GMLRS is currently in service with 1 Royal Horse Artillery, 19 Regiment Royal Artillery, 26 Regiment Royal Artillery and 101 Regiment Royal Artillery (Army Reserve)
Guided Multiple Launch Rocket System (GMLRS) Capabilities
The GMLRS rocket consists of three main components; the rocket motor, warhead and guidance system.
The IM compliant M31A1 GMLRS rocket is 3.94m long, 227mm in diameter and weighs 302kg.
Of that 302kg, 90kg is the single blast fragmentation warhead. The rocket has a stated maximum range of 70km although recent developments have seen this pushed out to 120km. The 120km option, GMLRS+, is not in service with the UK. Minimum range is 10-15km.
The guidance system uses a combination of inertial navigation and jam resistant GPS, accuracy is reportedly extremely high and some reports from Afghanistan indicated that rounds were fired into wells (where the wells were used as entrances to storage complexes). The near vertical terminal trajectory has also proven to be extremely useful in urban environments.
The fuze has three modes; point, delay and air burst (selectable at 3m and 10m)
Although one should never compare US prices with UK prices, the 2014 cost for a single M31 GMLRS rocket is $110, 255.
Each rocket is stored and fired from a six round Launch Pod Container. The M270B1 launch vehicle carries two LPC’s for a total of twelve rounds. The 300km range ATACM rocket is also available in the same dimensions as the GMLRS LPC. Each LPC is self loaded onto the launch vehicle using an integral crane.
The Alternative Warhead Programme
By removing the dependence on distance for accuracy, GMLRS allows fewer munitions to be used for a given target. It also means that the firing point can be vacated much quicker than might otherwise be the case, even with the fast firing M270B1 launch vehicle.
However, because the only version the UK now has in service is the unitary warhead GMLRS, the UK no longer has the capability for area suppression or destruction of dispersed targets without accurate targeting data.

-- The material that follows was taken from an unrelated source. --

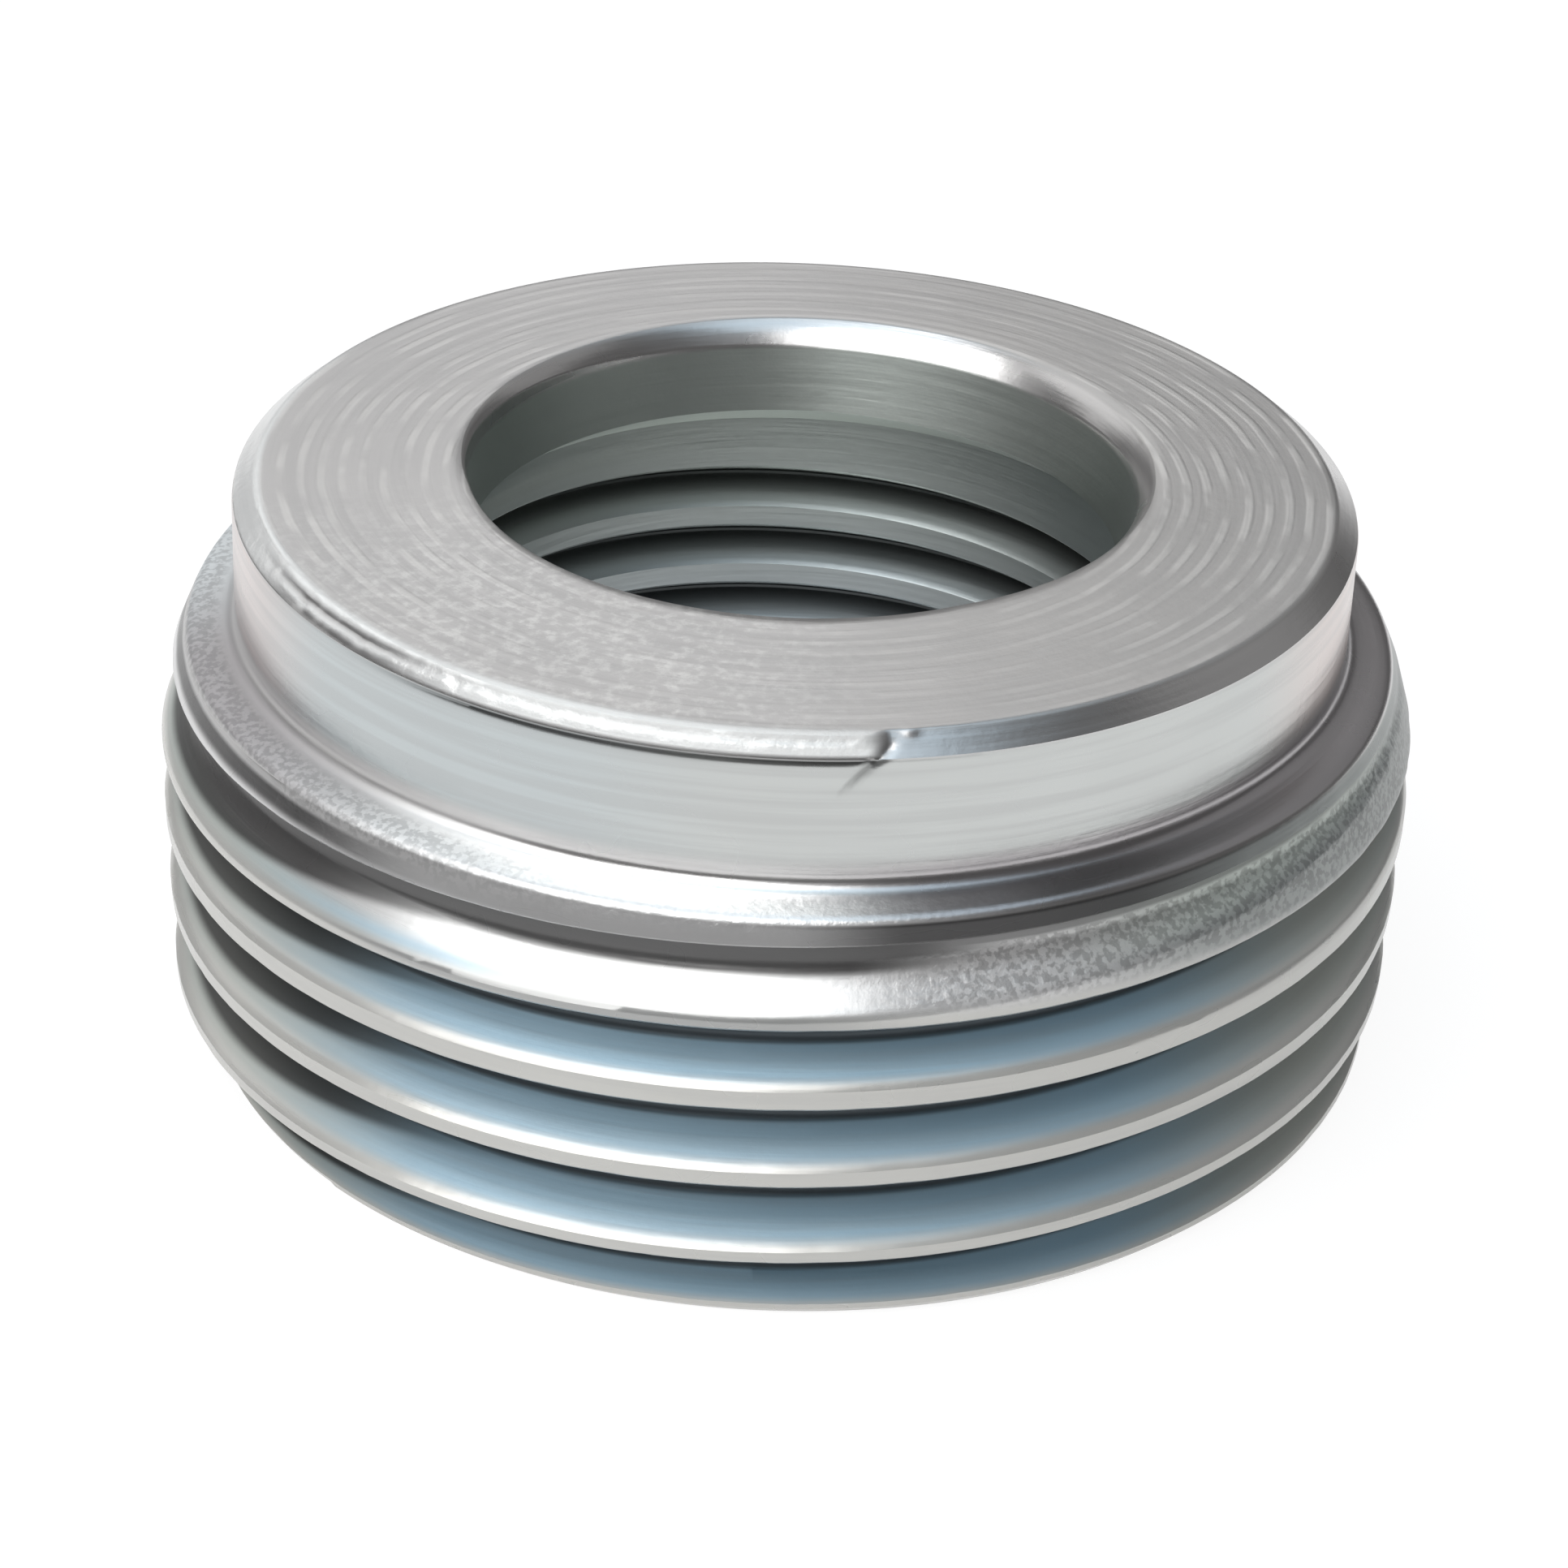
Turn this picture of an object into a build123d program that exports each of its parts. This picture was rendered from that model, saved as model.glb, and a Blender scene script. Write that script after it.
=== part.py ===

In a post-cold-war COIN environment the sparseness of area targets neatly dovetailed with the desire to reduce post conflict effects of UXO’s. Instead of deep fires, the majority of GMLRS use has been in support of ‘troops in contact’, often as a surrogate
This desire to return GMLRS to the wide area game has resulted in the Alternative Warhead Programme, lately given a big push by Vladimir Putin’s actions in Ukraine and Syria.
Area effects are back in fashion.
Although the UK does not have in service the Orbital ATK GMLRS-AW (M30E1) Milestone C warhead, in theory, it should be a relatively simple drop in for the unitary variant as the rocket motor and guidance system are common to both.
Instead of the unitary warhead, the AW carries 160,000 preformed tungsten fragments.
The AW would be available to the UK if so selected.
Anti-armour submunitions, especially the German SMArt, have long been on the Royal Artillery’s wish list in various programmes but has always been the bridesmaid, never the bride. GIWS have proposed a development of GMLRS to include four anti-armour guided submunitions, called G-SMArt.
ATACMS is more of a short range semi-ballistic missile and used for interdiction type missions, it was extensively used by US forces in Iraq in 2003 for the destruction of Iraqi air defences in the initial stages of the operation. With a range of over 160km (M57 variant), it can carry either a 230kg (5oo lbs) unitary warhead or 274 M74 sub-munitions. The latest Block IVa version increases the range to in excess of 300km.
ATACMS was also at one point on the UK wishlist.
The US DoD started investigations a few years ago into a smaller long-range rocket called Long Range Precision Fires (LRPF). The intent was to retain the 300km range of ATACMS but in a smaller package, specifically, with two rockets per LPC. Warhead size was intended to be the same as GMLRS.
Both Raytheon and Lockheed Martin have proposed designs, the Raytheon version pictured below.
Think of LRPF as a longer range GMLRS or a smaller warhead ATACMS, seeker options remain to be confirmed, and importantly, whether the maximum range will be limited to 300km, or pushed out to Iskander like INF Treat busting 500km. Raytheon have confirmed their design has 500km range.
Whether the UK will buy it is another matter.